Donella Meadows wrote a delightful and splendidly useful essay on leverage points – places to intervene in a system. She identifies 12 leverage points for change, the most powerful of which are transcending paradigms, changing mindsets, and defining the goals of the system. Least effective, and thus lowest on her list, are constants, parameters and numbers. In sustainability and its component such as climate change and social justice, we tend to focus more on the measures (eg levels of CO2 and employment rates) than the mental frame we are using to generate and perhaps solve the problem.
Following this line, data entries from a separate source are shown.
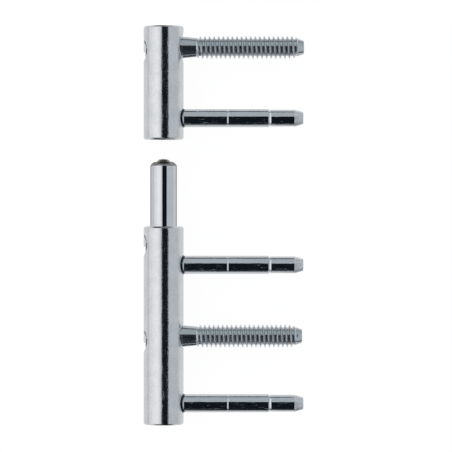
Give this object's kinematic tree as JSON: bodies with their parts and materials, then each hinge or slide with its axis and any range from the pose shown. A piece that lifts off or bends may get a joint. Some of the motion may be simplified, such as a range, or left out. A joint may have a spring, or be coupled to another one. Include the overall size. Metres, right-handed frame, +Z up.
{
  "type": "lift off hinge",
  "caption": "Lift-off drill-in hinge, shown pulled apart: two round steel barrels on one axle, with threaded adjusting pins and plain support pins for a door and its frame.",
  "frame": {"origin": "middle of the frame barrel's closed lower end face, on the hinge axis", "axes": "+Y along the hinge axis from the frame part to the leaf part, +X the way the pins point, +Z up from the surface that the hinge lies on"},
  "size_m": [0.0601, 0.1492, 0.015],
  "materials": {
    "zinc_barrel": "bright zinc plate with fine lengthwise streaks",
    "zinc_pin": "bright zinc plate, turned",
    "zinc_screw": "bright zinc plate, rolled thread",
    "ground_steel": "ground and polished",
    "hardened_steel": "hardened, brownish",
    "bush_polymer": "dark plain-bearing polymer"
  },
  "bodies": {
    "frame_part": {"frame_barrel": "zinc_barrel", "axle": "ground_steel", "bearing_button": "hardened_steel", "axle_grub_screw": "zinc_screw", "frame_support_pin_lower": "zinc_pin", "frame_support_pin_upper": "zinc_pin", "frame_screw_cap": "zinc_barrel", "grub_screw_cap": "zinc_barrel"},
    "frame_screw": {"frame_screw_pin": "zinc_screw"},
    "thrust_pad": {"thrust_pad": "hardened_steel"},
    "leaf_part": {"leaf_barrel": "zinc_barrel", "leaf_bush": "bush_polymer", "leaf_support_pin": "zinc_pin", "leaf_screw_cap": "zinc_barrel"},
    "leaf_screw": {"leaf_screw_pin": "zinc_screw"}
  },
  "joints": [
    {"name": "lift", "type": "slide", "parent": "frame_part", "child": "thrust_pad", "axis": [0, 1, 0], "range_m": [-0.0321, 0]},
    {"name": "swing", "type": "hinge", "parent": "thrust_pad", "child": "leaf_part", "pos_m": [0, 0.1313, 0], "axis": [0, -1, 0], "range_deg": [0, 180]},
    {"name": "frame_screw_turn", "type": "hinge", "parent": "frame_part", "child": "frame_screw", "pos_m": [0, 0.0331, 0], "axis": [1, 0, 0], "continuous": true},
    {"name": "leaf_screw_turn", "type": "hinge", "parent": "leaf_part", "child": "leaf_screw", "pos_m": [0, 0.1413, 0], "axis": [1, 0, 0], "continuous": true}
  ]
}
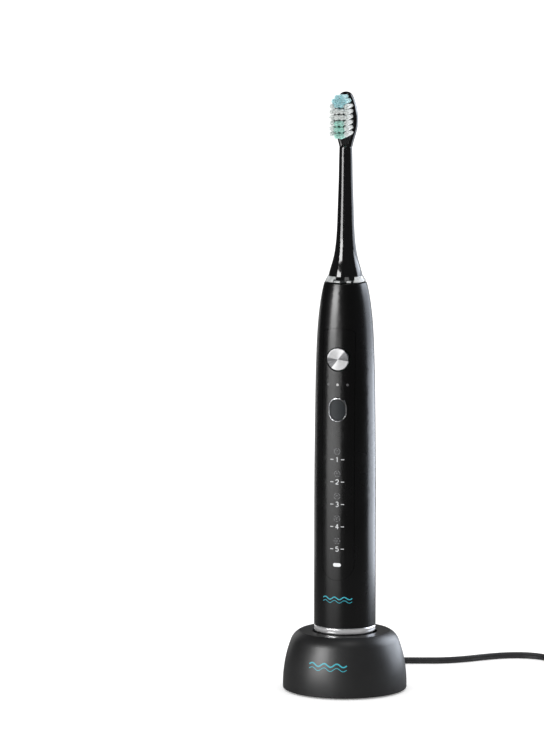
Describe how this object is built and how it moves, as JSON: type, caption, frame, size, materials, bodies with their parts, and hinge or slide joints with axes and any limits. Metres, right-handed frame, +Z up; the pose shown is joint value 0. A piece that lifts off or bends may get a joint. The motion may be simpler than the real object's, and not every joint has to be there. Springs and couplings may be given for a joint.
{
  "type": "electric toothbrush on charger",
  "caption": "Slim black electric toothbrush with a long control panel and a removable brush head, standing on a round dome charger with a thin cord and USB plug.",
  "frame": {"origin": "on the surface that the charger stands on, under the middle of the charger", "axes": "+Z up along the handle, -Y the front with the control panel, +X to the right seen from the front"},
  "size_m": [0.1649, 0.1382, 0.2629],
  "materials": {
    "charger_plastic": "satin dark grey moulded plastic",
    "inner_plastic": "plain black moulded plastic",
    "rubber": "soft black rubber",
    "screw_steel": "machined steel",
    "circuit_board": "green solder mask",
    "components": "black moulded parts",
    "indicator_light": "pale diffusing resin",
    "copper_wire": "enamelled copper winding",
    "ferrite": "sintered dark grey",
    "motor_plastic": "natural nylon",
    "cord_jacket": "smooth satin black jacket",
    "plug_steel": "drawn steel",
    "contact_metal": "plated spring metal",
    "battery_case": "shrink-wrapped cell",
    "handle_plastic": "satin black soft-touch plastic",
    "panel_plastic": "smooth satin black panel with pale printed marks",
    "window_plastic": "smoked translucent windows",
    "chrome_trim": "polished chrome plating",
    "spun_aluminium": "face turned in fine rings",
    "button_plastic": "glossy black",
    "head_plastic": "glossy black",
    "clear_plastic": "clear moulded plastic",
    "bristle_white": "white nylon filaments",
    "bristle_green": "mint green nylon filaments",
    "bristle_blue": "sky blue nylon filaments"
  },
  "bodies": {
    "charger": {"charger_shell": "charger_plastic", "charger_base_plate": "inner_plastic", "charger_foot_ring": "rubber", "charger_screws": "screw_steel", "charger_board": "circuit_board", "charger_board_parts": "components", "charger_bobbin": "inner_plastic", "charger_coil": "copper_wire", "charger_ferrite": "ferrite", "cord_strain_relief": "cord_jacket", "cord_lead": "cord_jacket", "cord_coil": "cord_jacket", "cord_tail": "cord_jacket", "cord_tie": "inner_plastic", "plug_grip": "cord_jacket", "plug_shell": "plug_steel", "plug_insert": "inner_plastic", "plug_contacts": "contact_metal"},
    "handle": {"handle_body": "handle_plastic", "base_ring": "chrome_trim", "bottom_cap": "inner_plastic", "cap_seal": "rubber", "receiver_coil": "copper_wire", "chassis": "inner_plastic", "battery": "battery_case", "battery_contacts": "contact_metal", "control_board": "circuit_board", "chassis_screws": "screw_steel", "switch_bodies": "components", "indicator_leds": "indicator_light", "board_chips": "components", "control_panel": "panel_plastic", "indicator_windows": "window_plastic", "power_button_gasket": "rubber", "mode_button_rim": "chrome_trim", "motor_can": "screw_steel", "motor_cap_lower": "motor_plastic", "motor_cap_upper": "motor_plastic", "bearing_lower": "screw_steel", "bearing_upper": "screw_steel", "motor_coils": "copper_wire", "nose_bulkhead": "inner_plastic", "shaft_seal": "rubber"},
    "power_button": {"power_button": "spun_aluminium", "power_plunger": "screw_steel"},
    "mode_button": {"mode_button": "button_plastic", "mode_plunger": "screw_steel"},
    "shaft": {"drive_shaft": "screw_steel", "rotor_core": "ferrite", "rotor_magnets": "ferrite"},
    "head": {"head_stem": "head_plastic", "head_socket_insert": "screw_steel", "id_ring": "clear_plastic", "bristles_white": "bristle_white", "bristles_green": "bristle_green", "bristles_blue": "bristle_blue"}
  },
  "joints": [
    {"name": "handle_lift", "type": "slide", "parent": "charger", "child": "handle", "axis": [0, 0, 1], "range_m": [0, 0.03]},
    {"name": "shaft_swing", "type": "hinge", "parent": "handle", "child": "shaft", "pos_m": [0, 0, 0.146], "axis": [0, 0, 1], "range_deg": [-5, 5], "stiffness_Nm_per_rad": 0.05},
    {"name": "head_pull", "type": "slide", "parent": "shaft", "child": "head", "axis": [0, 0, 1], "range_m": [0, 0.022]},
    {"name": "power_press", "type": "slide", "parent": "handle", "child": "power_button", "axis": [0, 1, 0], "range_m": [0, 0.0004], "stiffness_N_per_m": 1500},
    {"name": "mode_press", "type": "slide", "parent": "handle", "child": "mode_button", "axis": [0, 1, 0], "range_m": [0, 0.0004], "stiffness_N_per_m": 1500}
  ]
}
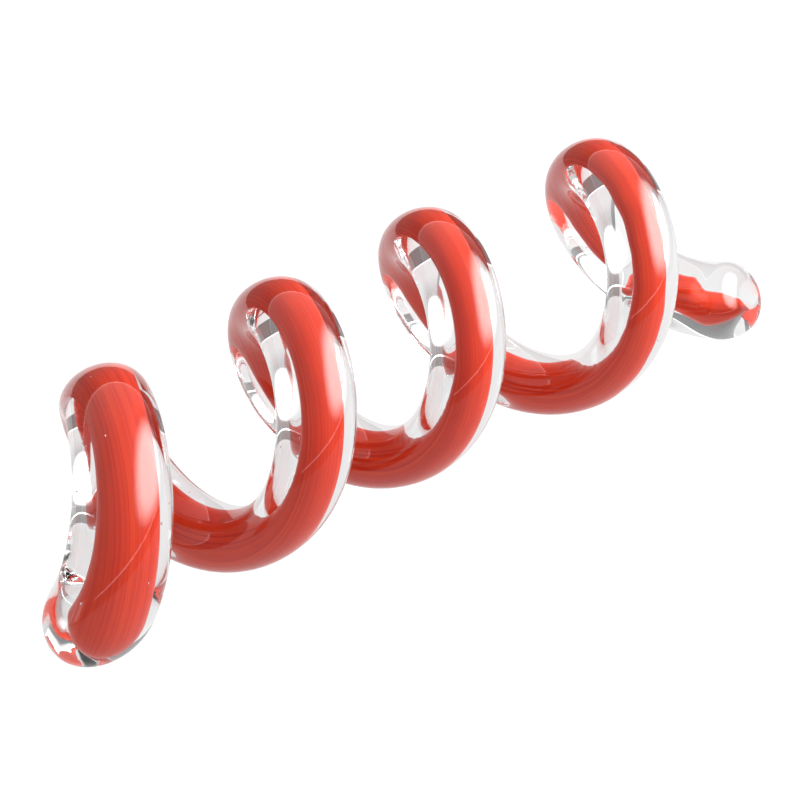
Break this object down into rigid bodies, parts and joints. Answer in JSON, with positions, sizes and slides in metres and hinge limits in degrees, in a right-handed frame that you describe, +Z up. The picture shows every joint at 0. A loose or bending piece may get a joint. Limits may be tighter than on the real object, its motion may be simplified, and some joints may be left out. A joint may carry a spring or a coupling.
{
  "type": "coiled glass rod",
  "caption": "Clear glass rod with an opaque red glass core, wound by hand into an open left-handed coil that lies on the polished undersides of two of its turns.",
  "frame": {"origin": "middle of the coil's box, on the plane that it rests on", "axes": "+Z up; +X along the coil's axis, from its domed thick end to its other end; -Y is the front"},
  "size_m": [0.2994, 0.085, 0.0823],
  "materials": {
    "clear_glass": "fire-polished, clear",
    "red_glass": "opaque, finely streaked along the rod"
  },
  "bodies": {
    "root": {"casing": "clear_glass", "core": "red_glass"}
  },
  "joints": []
}
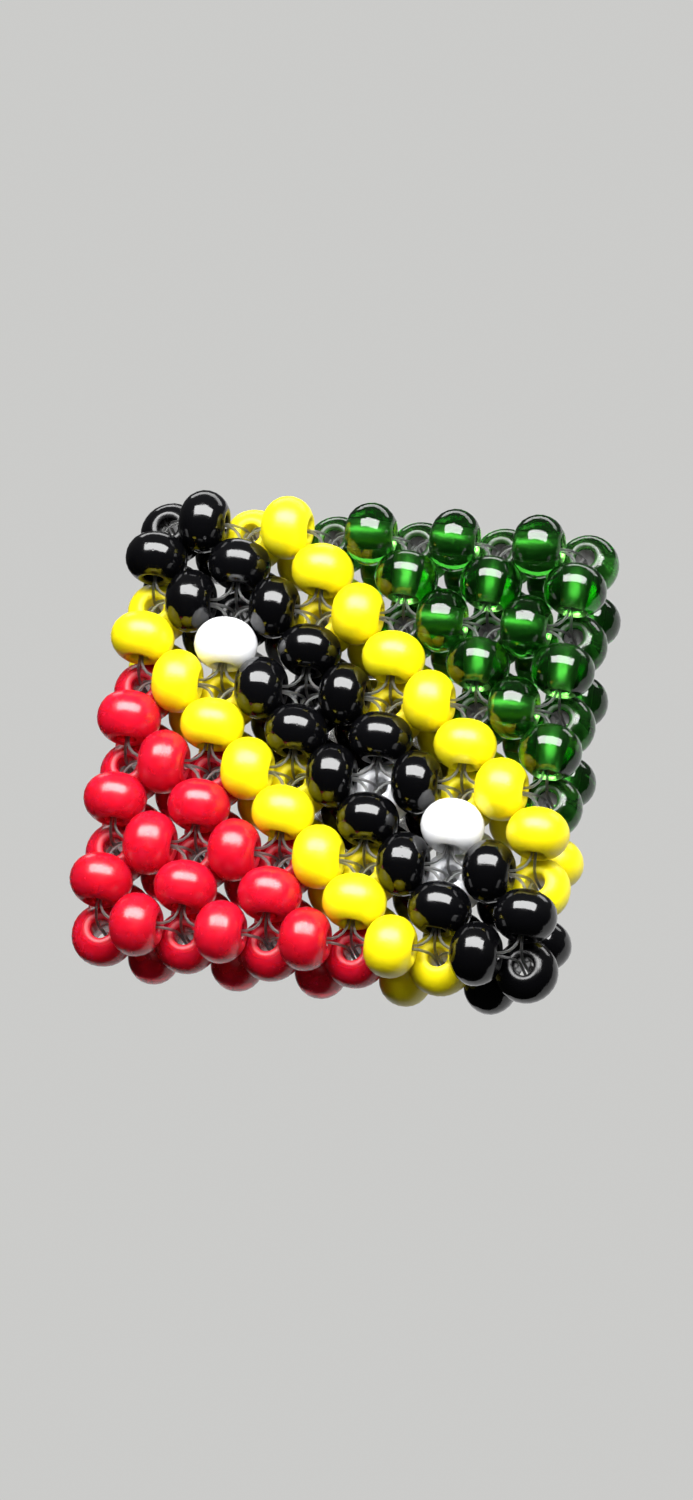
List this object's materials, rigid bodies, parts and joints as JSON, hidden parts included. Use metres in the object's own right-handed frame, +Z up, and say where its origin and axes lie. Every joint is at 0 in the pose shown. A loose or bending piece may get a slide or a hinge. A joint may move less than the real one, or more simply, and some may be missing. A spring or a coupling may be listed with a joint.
{
  "type": "beaded stud earring",
  "caption": "Square stud earring woven from round glass beads, striped on the diagonal, with a flat pad and an ear post.",
  "frame": {"origin": "on the post's axis at the back face of the pad, where the front of the ear lobe rests", "axes": "+Z up the square's edge, +Y along the ear post towards its tip, so the beaded face looks along -Y, and +X to the right as seen from the front"},
  "size_m": [0.0228, 0.0175, 0.0228],
  "materials": {
    "green_glass": "polished, transparent deep green",
    "red_glass": "polished, translucent red",
    "yellow_glass": "polished, opaque yellow",
    "black_glass": "polished, opaque black",
    "white_glass": "polished, opaque white",
    "thread_nylon": "clear nylon monofilament",
    "post_steel": "polished stainless steel"
  },
  "bodies": {
    "root": {"front_green": "green_glass", "front_red": "red_glass", "front_yellow_upper": "yellow_glass", "front_yellow_lower": "yellow_glass", "front_black": "black_glass", "front_white": "white_glass", "wall_green": "green_glass", "wall_red": "red_glass", "wall_yellow_upper": "yellow_glass", "wall_yellow_lower": "yellow_glass", "wall_black": "black_glass", "wall_white": "white_glass", "back_green": "green_glass", "back_red": "red_glass", "back_yellow_upper": "yellow_glass", "back_yellow_lower": "yellow_glass", "back_black": "black_glass", "back_white": "white_glass", "thread": "thread_nylon", "ear_post": "post_steel"}
  },
  "joints": []
}
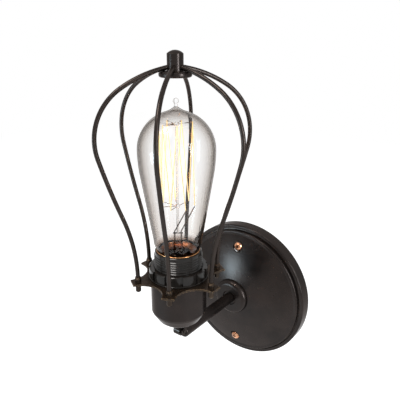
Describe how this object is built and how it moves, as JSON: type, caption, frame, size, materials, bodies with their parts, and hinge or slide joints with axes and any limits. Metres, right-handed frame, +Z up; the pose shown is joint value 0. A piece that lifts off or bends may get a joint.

This mindshift is crucial. Karl Polanyi wrote that while the economy used to exist as a service for society, increasingly we are shifting to a world in which society exists to feed the economy. Importantly this has moved us from relations of reciprocity and redistribution to ones of self-interest at individual and company level. Where once your birth guaranteed you a place in society unless you violated an important cultural norm, today that place needs to be earned. We see systematic reduction in the US, for example, of social benefits for the unemployed and the poor. The message: if you or your capital are not employed, you are not considered a productive member of society and lose your rights.
Today we can extend this further to the environment feeding society that in turn feeds the economy. Thus we plunder the earth while reducing the quality of the environment (through overfishing, fracking and emissions of CO2 for example) at little or no economic cost, while systematically emphasizing labour efficiency over job creation. This leads to high unemployment rates, and environmental damage – both aspects that don’t seem reasonable social goals but which society seems to struggle to solve.
Participatory practices
The Occupy movement and the Arab Spring both sought a participatory discussion to discuss how we could be more participatory and intentional about our societies. In Ireland a festival called Kilkenomics invites economists from all over the globe to come and discuss economics in pubs – with the discussion moderated by comedians. Says Simon Kuper of the Financial Times: “I’ve been to lots of festivals and conferences, but Kilkenomics may be the best. More than that: it felt like democracy. It recalled the 1960s “teach-ins” on American campuses. It reminded me of the proposal by Bruce Ackerman, Yale law professor, to sit ordinary people down with experts to talk through complicated issues like the Tobin tax or British membership of the European Union and actually change some minds. Kilkenomics could work far beyond Kilkenny.”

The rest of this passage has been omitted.